Wadden and passionate trail users are advocating as a newly formed White Hills non-profit organization, hoping to work alongside the government to ensure the trails that are lost can be rebuilt in remaining green space. “The extensive network of trails in the area of the White Hills that are actively being used by members of our community – for hiking, biking, running, bird watching, and dog walking. Currently, there are over 15K of beautiful, wilderness trails that overlook the city of St. John’s and the Atlantic Ocean. Many people do not realize, but the White Hills area has a long history of recreational use.” Says Wadden.

Photo: Instagram

“From the 1930s to the 1970s the Newfoundland Hiking Club built their clubhouse in the White Hills, and hiked and maintained these trails for decades.
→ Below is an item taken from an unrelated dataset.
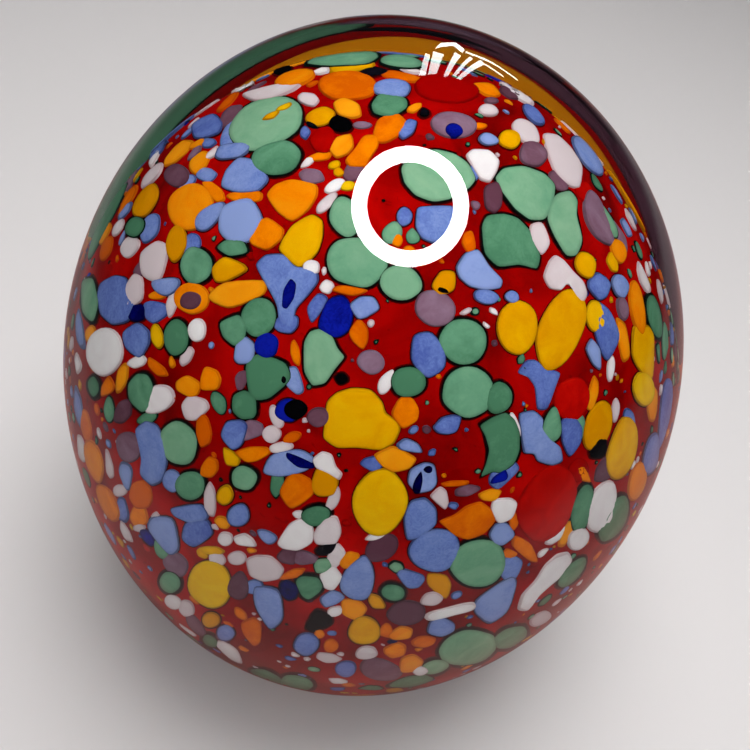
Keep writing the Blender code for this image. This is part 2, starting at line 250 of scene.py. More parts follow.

Then two decades ago, the mountain biking community rediscovered these trails and further built and maintained them. In present day, these trails are now considered multi-use trails, are used all year round, by hundreds or more outdoor enthusiasts, families, running clubs, and biking groups. Thousands, upon thousands of hours of sweat equity, for generations and generations, have been put into building and maintaining these trails for the use of our community.” Wadden explains.